After 60 miles or so we meet US160 and travel 10 miles to US89.  This, and the rest of today's journey, is a route we've journeyed on before, but never in the RV.  Route 89 eventaully leads to Lake Powell, created by damming the Colorado River, and a very popular boating area for Arizonans.   That part is still on our bucket list, but we discover anew the shifting colors of the mountains - now red, now pink, now orange.  As Vicky puts it: "I love this part of Arizona".  Me too!

Our destination today is Jacob Lake, a small town 45 miles north of the North Rim of the Grand Canyon, at the start of the only paved access road to that rim.  To get there we detour on US89A which takes us across sagebrush country and eventually to Lees Ferry, a crossing point on the Colorado River.  It's the only point in more than 260 miles where the river is not hemmed in by steep canyon walls on one or both sides and in 1870 John Doyle Lee started a ferry service to help Mormon pioneers headed for Arizona.

The ferry survived until 1929 when the so-called Navajo ridge was built 4 miles downstream.  The current bridge carries route 89A, and the spot is the paunching point for raft trips through the Grand Canyon.  We don't stop today but continue through many more miles of sagebrush country alongside the Vermilion Cliffs, now a National Monument.  The name says it all.  Especially at sunset, the colors of the cliffs are stunning, with ever-changes hues.  Today it is partly cloudy and the colors are more muted, but it's still spectacular.

The road has been rising slowly all this time since we left Lee's Ferry at 3,110 feet elevation, but in the last 10 miles to Jacob Lake we'll ascend the last 3,000 feet, taking us from the sagebrush desert, first to an area with Juniper and Pinon Pine, and eventually to the Ponderosa Pine forest of the Kaibab (Mountain lying on its side) Plateau.  The highway gets steeper and steeper and finally, when we're only about a mile from Jacob Lake campground at 8,000 feet, the RV decides it has had enough.  It loses steam going uphill, jumps when it tries to change down the gear, and so I stop it - on one lane of a 2 lane road.  We put out cones and direct traffic around it and before long an ADOT van arrives.

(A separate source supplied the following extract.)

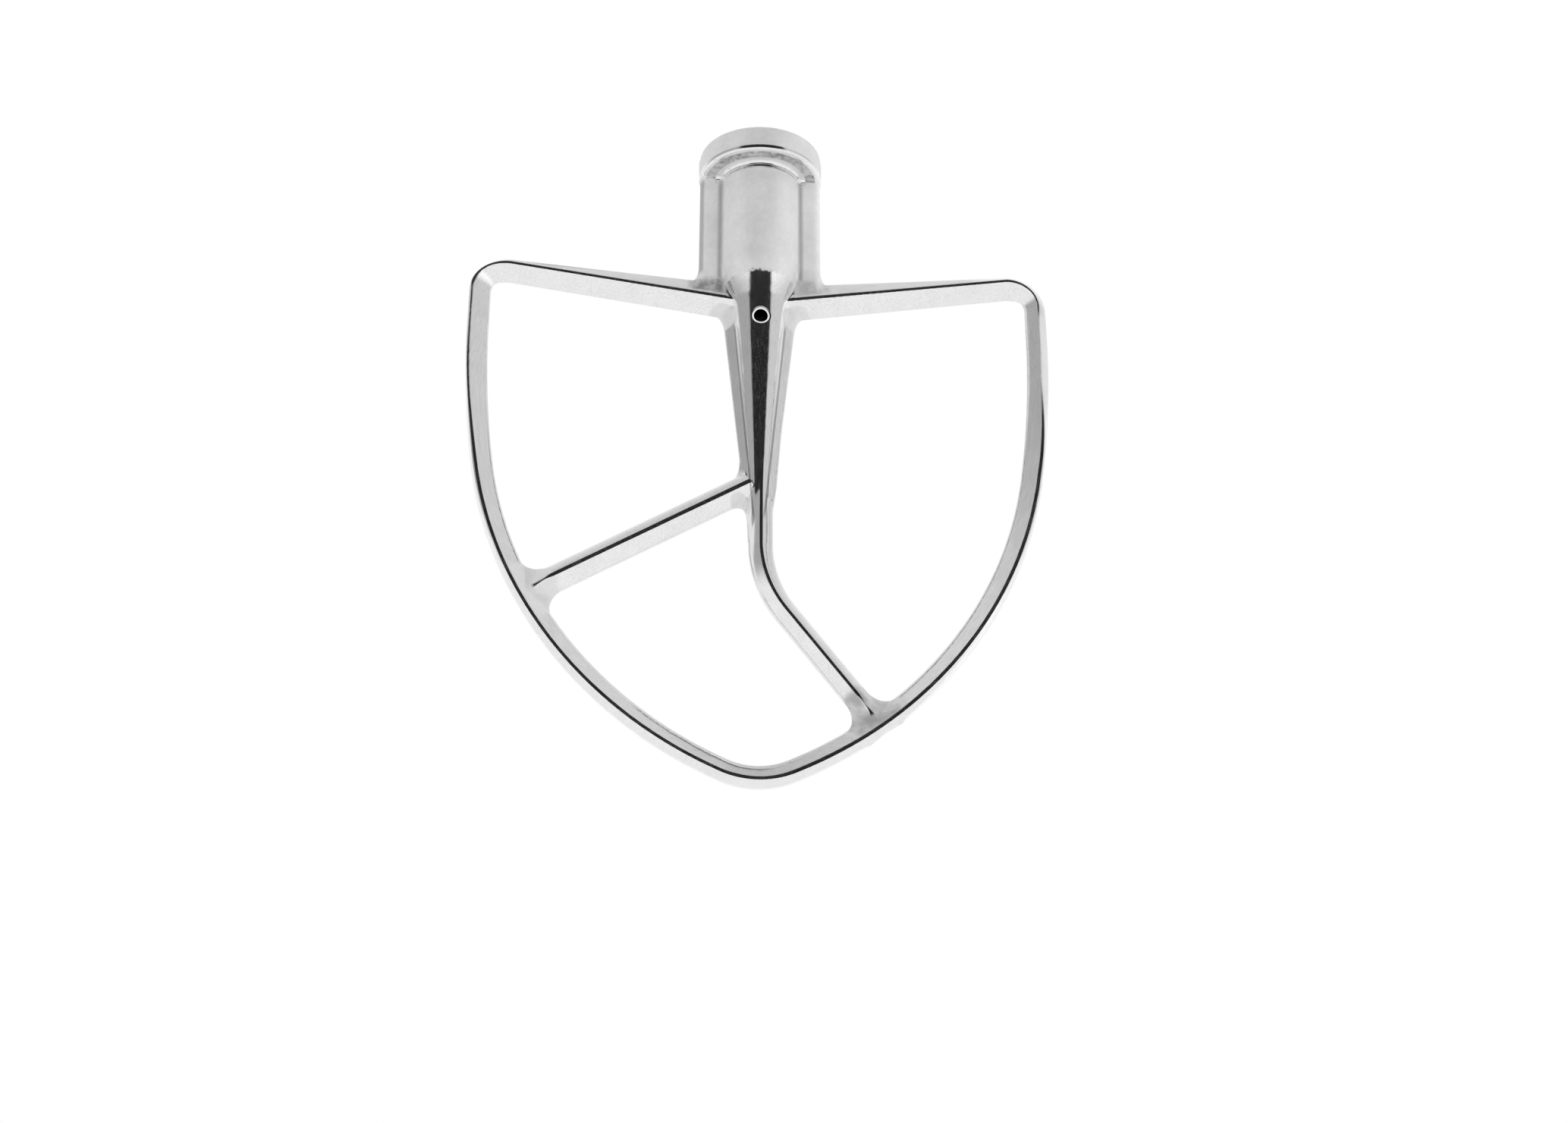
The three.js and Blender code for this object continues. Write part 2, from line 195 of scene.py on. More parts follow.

The engine is not hot, so none of us can figure out what the problem is.  The ADOT guy suggests vapor lock, and I don't know enough to argue, although when I look it up later it seems that can only happen with an overheated engine, which we didn't have.  However, after about 45 minutes I start the engine, and the RV takes us up the hill to the campground, where we'll spend the next 3 nights.  A mystery, but it seems to be OK!

I check the weather forecast - clear this evening but rain and thunder for the next 2 days, so we unhitch the car and drive down to the North Rim right away, hoping to see wildlife.  We're not disappointed.  3 wild turkeys at the side of the road almost immediately and soon after we enter the National Park a large herd of beefalo.  We heard the story of these on a previous visit.  they're a cross between bison and cattle.  Inside the park they're protected but outside they can be hunted - and they know this so you always see them just inside the park boundary.  Today there are 3 on the road and 30 or more, with babies, at the side.

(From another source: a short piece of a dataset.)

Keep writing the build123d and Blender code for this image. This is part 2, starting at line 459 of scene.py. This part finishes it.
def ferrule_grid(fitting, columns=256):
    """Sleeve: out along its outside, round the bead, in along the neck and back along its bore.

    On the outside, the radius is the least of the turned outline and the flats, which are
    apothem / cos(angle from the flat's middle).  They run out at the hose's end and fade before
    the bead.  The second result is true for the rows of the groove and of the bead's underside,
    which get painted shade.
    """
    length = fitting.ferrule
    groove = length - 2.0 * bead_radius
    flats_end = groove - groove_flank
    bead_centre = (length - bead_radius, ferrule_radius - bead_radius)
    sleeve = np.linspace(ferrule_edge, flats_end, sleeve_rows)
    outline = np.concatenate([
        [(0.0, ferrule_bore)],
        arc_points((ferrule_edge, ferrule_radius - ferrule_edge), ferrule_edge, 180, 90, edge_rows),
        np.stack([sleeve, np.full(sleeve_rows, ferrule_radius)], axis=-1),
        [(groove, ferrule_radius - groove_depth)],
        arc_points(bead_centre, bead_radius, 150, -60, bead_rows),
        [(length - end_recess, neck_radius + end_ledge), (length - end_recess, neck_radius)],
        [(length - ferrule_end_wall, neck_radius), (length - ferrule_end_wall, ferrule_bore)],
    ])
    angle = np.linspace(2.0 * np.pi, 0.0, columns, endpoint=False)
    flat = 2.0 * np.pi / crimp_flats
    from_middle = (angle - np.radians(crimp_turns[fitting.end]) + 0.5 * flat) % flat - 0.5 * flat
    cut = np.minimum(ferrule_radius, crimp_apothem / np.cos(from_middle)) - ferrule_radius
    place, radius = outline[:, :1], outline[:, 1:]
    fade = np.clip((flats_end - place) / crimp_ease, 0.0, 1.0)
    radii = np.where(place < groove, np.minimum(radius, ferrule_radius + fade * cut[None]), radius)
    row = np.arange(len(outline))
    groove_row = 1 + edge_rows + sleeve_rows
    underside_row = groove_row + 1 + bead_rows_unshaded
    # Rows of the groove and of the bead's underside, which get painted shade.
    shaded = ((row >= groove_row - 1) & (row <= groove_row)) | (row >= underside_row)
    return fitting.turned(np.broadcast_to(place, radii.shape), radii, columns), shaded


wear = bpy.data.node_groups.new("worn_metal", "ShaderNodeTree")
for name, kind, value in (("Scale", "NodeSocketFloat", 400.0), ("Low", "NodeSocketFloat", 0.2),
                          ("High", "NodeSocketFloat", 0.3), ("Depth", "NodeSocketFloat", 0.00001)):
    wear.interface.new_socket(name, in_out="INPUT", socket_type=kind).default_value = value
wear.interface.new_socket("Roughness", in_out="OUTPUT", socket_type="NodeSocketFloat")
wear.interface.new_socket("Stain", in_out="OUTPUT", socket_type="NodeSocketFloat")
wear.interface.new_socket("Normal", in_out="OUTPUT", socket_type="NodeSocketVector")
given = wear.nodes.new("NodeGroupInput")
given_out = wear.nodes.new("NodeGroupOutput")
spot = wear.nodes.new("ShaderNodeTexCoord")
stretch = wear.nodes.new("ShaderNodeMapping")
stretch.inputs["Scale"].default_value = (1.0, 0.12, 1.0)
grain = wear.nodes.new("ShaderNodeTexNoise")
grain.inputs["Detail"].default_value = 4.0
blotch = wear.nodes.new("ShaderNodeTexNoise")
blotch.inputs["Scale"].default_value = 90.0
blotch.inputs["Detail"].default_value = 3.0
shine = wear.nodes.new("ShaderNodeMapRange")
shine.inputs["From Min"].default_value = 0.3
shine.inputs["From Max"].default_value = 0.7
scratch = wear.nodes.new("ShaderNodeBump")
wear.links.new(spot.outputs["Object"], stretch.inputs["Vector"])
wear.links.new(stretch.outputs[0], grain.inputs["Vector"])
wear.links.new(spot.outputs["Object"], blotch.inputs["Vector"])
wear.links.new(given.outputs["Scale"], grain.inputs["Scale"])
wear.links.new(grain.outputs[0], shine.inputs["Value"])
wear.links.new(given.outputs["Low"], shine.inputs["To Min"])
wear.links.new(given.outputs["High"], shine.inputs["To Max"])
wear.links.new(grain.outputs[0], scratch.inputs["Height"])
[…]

At the North rim we walk the Bridle Trail and are rewarded by 2 deer - a buck and a doe - close enough to photograph.  I also get some good shots of sunset over the Grand Canyon.  After a good dinner at the Lodge we attend a ranger talk and learn about the history of tourism at the North Rim.  It all started with a man named Wooley who saw the potential.  There were few cars, no gas and no roads, so he build all of the above.  Eventually the Union Pacific railroad, seeing the success of the Santa Fe's El Tovar at the South Rim, built the Grand Canyon Lodge and arranged transportation from the station at Cedar City (which is now a steakhouse!).  The present Lodge is the second - the first, made of wood, burned down in 1932..  The UP built the second one in 1938 and eventually sold it to the National Park Service for next to nothing after passenger train service died in the 1970's.

Another bit of history learned, we drive back in the dark, seeing (and bumping into) no wildlife on the way.